In summary, the package comprises four times the market price of rural land and up to twice the value of urban land. The government also makes payments for relocation and resettlement of dislocated people. The compensation would be Rs 5 lakh or a job, if available, to the affected family; subsistence allowance of Rs 3,000 a month for one year; miscellaneous allowances of up to Rs 1.25 lakh for each family.
Provision regarding acquisition of the multicropped land:
The act says that no irrigated multi-cropped land can be acquired except under exceptional circumstances. Moreover, if a multi-crop irrigated land is acquired then, an equivalent area of culturable wasteland shall be developed for agricultural purposes or an amount equivalent to the value of the land acquired shall be deposited with the appropriate Government for investment in agriculture for enhancing food-security.

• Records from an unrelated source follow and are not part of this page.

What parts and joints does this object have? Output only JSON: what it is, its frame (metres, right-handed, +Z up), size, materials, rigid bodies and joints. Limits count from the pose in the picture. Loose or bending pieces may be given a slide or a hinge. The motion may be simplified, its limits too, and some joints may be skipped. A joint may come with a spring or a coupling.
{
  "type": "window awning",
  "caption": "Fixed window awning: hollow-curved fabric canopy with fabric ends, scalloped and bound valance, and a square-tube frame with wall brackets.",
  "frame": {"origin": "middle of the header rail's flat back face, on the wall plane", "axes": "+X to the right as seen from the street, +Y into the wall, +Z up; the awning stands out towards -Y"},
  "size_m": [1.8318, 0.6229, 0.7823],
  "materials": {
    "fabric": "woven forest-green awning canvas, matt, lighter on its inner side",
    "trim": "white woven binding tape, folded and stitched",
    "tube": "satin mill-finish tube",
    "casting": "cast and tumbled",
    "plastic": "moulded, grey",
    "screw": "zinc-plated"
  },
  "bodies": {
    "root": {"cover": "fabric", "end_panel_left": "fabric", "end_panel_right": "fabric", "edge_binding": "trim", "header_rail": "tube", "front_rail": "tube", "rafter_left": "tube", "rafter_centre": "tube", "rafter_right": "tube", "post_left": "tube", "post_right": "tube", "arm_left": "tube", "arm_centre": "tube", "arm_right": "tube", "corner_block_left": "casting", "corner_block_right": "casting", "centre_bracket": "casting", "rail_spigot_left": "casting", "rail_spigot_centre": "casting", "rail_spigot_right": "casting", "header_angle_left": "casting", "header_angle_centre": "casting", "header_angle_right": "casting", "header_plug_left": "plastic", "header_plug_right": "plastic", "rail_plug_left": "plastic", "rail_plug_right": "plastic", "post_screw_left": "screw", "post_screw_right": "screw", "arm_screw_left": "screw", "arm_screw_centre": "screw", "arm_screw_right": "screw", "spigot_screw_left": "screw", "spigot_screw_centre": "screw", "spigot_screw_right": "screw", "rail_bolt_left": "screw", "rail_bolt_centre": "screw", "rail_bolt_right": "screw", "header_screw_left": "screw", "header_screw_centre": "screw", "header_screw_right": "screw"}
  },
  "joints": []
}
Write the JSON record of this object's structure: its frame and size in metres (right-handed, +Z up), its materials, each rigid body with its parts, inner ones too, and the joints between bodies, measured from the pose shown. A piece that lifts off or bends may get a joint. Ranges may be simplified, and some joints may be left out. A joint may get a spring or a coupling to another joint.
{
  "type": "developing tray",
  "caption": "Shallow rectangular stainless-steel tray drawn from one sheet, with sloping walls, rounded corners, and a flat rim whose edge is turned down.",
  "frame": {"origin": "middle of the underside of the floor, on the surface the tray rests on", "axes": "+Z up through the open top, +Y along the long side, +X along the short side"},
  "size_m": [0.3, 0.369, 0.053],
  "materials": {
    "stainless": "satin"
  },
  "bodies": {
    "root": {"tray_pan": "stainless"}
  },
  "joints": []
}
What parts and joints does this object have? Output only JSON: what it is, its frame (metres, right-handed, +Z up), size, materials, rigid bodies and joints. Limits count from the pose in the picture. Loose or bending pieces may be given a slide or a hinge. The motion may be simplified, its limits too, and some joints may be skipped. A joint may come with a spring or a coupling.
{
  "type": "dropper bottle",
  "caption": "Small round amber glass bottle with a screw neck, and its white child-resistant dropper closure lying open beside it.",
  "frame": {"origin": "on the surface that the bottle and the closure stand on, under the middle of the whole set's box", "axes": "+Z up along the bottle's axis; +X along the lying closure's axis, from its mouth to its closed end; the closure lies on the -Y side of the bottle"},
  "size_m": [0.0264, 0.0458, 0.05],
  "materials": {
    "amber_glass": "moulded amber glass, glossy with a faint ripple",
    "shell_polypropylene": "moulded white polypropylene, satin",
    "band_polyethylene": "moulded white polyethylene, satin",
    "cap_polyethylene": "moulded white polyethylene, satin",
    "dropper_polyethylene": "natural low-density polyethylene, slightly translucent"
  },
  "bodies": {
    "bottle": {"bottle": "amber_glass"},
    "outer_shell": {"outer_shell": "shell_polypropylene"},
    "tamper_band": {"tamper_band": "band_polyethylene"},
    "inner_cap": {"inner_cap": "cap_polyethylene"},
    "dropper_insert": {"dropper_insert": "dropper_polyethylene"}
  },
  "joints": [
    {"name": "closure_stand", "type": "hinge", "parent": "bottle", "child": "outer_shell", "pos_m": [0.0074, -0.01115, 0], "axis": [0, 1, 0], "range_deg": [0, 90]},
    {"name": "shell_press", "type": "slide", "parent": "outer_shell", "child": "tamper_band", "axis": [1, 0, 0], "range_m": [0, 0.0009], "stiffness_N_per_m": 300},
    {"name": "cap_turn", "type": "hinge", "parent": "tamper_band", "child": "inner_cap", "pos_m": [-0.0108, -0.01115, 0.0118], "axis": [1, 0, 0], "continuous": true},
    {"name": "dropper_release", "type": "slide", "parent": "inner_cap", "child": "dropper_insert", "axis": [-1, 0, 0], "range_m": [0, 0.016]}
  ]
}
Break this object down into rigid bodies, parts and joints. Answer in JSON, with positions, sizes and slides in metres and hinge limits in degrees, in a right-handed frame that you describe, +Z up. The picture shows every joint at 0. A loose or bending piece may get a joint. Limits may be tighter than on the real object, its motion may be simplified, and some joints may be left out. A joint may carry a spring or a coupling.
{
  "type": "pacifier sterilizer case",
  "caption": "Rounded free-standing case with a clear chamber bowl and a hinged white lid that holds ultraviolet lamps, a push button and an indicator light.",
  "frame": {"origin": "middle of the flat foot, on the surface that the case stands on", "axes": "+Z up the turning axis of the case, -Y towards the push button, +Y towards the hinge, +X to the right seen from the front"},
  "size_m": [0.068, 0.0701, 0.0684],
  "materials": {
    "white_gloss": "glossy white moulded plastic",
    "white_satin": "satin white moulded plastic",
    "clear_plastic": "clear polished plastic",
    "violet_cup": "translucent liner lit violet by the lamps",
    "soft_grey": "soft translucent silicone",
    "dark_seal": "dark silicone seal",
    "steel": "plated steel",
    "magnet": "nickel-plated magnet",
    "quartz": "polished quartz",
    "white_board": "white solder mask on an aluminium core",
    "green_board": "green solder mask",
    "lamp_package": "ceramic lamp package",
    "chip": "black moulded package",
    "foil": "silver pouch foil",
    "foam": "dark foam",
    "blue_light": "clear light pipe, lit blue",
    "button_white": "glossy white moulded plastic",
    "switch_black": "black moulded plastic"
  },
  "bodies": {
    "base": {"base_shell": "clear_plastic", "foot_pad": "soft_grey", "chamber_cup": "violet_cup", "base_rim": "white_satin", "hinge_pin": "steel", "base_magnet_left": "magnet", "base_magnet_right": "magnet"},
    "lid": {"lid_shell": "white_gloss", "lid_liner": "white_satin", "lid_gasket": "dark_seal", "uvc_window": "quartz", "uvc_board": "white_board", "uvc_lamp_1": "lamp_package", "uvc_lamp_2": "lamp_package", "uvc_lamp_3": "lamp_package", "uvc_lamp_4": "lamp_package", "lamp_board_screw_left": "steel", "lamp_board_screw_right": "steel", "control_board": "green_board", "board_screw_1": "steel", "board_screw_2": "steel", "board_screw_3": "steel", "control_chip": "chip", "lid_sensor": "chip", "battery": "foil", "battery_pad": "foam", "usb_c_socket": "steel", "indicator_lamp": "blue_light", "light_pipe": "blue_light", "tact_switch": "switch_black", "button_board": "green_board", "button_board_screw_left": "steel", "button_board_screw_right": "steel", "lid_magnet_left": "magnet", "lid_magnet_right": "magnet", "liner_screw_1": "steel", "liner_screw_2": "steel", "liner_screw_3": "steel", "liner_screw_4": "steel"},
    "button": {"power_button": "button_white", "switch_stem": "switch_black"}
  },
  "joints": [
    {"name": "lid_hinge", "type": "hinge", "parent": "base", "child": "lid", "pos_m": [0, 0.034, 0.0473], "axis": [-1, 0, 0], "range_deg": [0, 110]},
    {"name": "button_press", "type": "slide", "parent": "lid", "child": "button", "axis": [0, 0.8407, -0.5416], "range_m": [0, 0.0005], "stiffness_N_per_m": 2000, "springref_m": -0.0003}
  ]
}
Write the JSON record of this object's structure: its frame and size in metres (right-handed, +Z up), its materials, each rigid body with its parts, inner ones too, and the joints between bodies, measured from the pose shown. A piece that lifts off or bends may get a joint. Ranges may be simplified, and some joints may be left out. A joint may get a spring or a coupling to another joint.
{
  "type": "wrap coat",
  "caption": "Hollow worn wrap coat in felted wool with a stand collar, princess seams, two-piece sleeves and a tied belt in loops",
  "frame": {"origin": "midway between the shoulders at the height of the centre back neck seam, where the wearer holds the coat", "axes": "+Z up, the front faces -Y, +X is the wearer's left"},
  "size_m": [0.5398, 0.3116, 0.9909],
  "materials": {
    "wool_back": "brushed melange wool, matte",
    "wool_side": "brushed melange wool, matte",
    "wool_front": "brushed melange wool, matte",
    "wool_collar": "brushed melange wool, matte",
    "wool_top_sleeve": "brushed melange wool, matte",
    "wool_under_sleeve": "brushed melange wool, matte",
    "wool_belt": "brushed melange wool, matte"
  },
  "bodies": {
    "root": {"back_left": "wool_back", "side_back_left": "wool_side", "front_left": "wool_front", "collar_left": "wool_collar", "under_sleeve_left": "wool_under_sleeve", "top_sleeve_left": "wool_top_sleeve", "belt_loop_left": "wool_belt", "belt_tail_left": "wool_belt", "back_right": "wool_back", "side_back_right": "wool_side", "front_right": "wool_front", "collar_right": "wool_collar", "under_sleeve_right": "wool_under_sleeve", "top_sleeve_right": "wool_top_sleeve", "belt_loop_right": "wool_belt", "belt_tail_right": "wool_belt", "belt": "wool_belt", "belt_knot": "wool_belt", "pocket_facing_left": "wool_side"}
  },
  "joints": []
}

Provision regarding acquisition of SC and ST land
The act says that as far as possible, no acquisition of land shall be made in the Scheduled Areas; however, if such acquisition has to be done, it can be done only as a last resort. Prior consent of the Gram Sabha or the Panchayats or the autonomous District Councils in Fifth Schedule areas will be taken in all cases of acquisition. In such areas, a Development Plan will be prepared and launched for development of alternate fuel, fodder and, non-timber forest produce resources on non-forest lands within a period of five years. In case of acquisition of the SC and ST land, minimum one-third of the compensation amount due shall be paid to the affected families initially as first instalment and the rest shall be paid after taking over of the possession of the land. In case of resettlement, all benefits, including the reservation benefits available to the Scheduled Tribes and the Scheduled Castes in the affected areas shall continue in the resettlement area.
Jurisdiction of courts
If there is a dispute related to land acquisition, no civil court other than High Court or the Supreme Court shall have jurisdiction to entertain such disputes.